::: Information provided

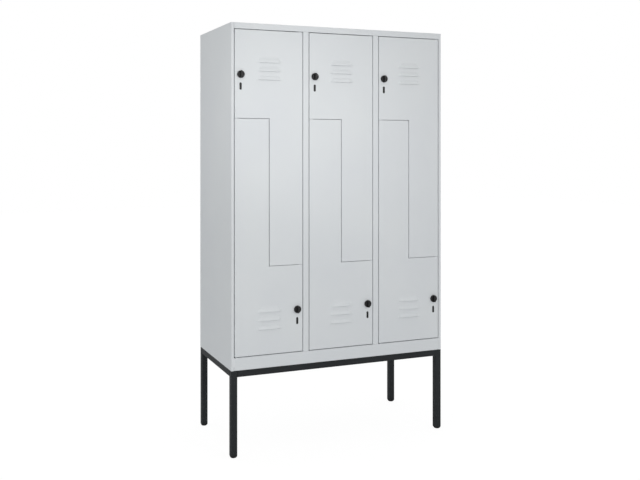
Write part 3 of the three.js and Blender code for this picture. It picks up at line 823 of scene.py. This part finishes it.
def makeKnob(column, level):
    # Base, grip and spindle turn as one piece about the lock's axis
    x, z = doorPlan(column, level)["lock"]
    points, quads = together(knobBase(knobLook), knobGrip(knobLook), knobSpindle(knobLook))
    knob = pieceFrom("knob", (level, column), points + (x, 0.0, z), quads,
                     f"{level}_{column}_latch", "lock_plastic")
    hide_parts(f"lock_knob_{level}_{column}")


for columnName, levelName in doorPlaces:
    makeKnob(columnName, levelName)
print("stage 5: lock knobs")

# Foot plugs: moulded caps with a rounded sole and an insert that stands in the leg's tube

plugLook = {
    "tube": 32.0,
    "wall": 2.0,
    "corner": 3.0,
    "cornerSteps": 6,
    "height": 12.0,
    "rounding": 11.0,
    "roundingSteps": 8,
    "draw": 3.2,
    "soleRound": 0.98,
    "squarePower": 1.5,
    "edge": 0.4,
    "fit": 0.3,
    "insert": 42.0,
    "insertEdge": 1.0,
    "depth": 500.0,
}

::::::

What to work on:
Repeat the material above in full, exactly as it stands.

Exercise response:
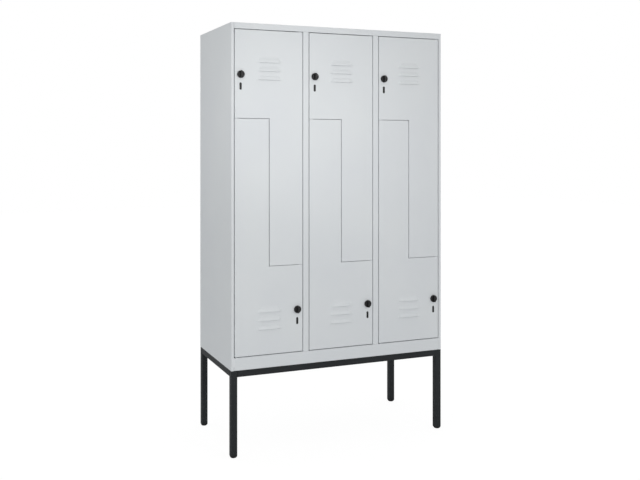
Write part 3 of the three.js and Blender code for this picture. It picks up at line 823 of scene.py. This part finishes it.
def makeKnob(column, level):
    # Base, grip and spindle turn as one piece about the lock's axis
    x, z = doorPlan(column, level)["lock"]
    points, quads = together(knobBase(knobLook), knobGrip(knobLook), knobSpindle(knobLook))
    knob = pieceFrom("knob", (level, column), points + (x, 0.0, z), quads,
                     f"{level}_{column}_latch", "lock_plastic")
    hide_parts(f"lock_knob_{level}_{column}")


for columnName, levelName in doorPlaces:
    makeKnob(columnName, levelName)
print("stage 5: lock knobs")

# Foot plugs: moulded caps with a rounded sole and an insert that stands in the leg's tube

plugLook = {
    "tube": 32.0,
    "wall": 2.0,
    "corner": 3.0,
    "cornerSteps": 6,
    "height": 12.0,
    "rounding": 11.0,
    "roundingSteps": 8,
    "draw": 3.2,
    "soleRound": 0.98,
    "squarePower": 1.5,
    "edge": 0.4,
    "fit": 0.3,
    "insert": 42.0,
    "insertEdge": 1.0,
    "depth": 500.0,
}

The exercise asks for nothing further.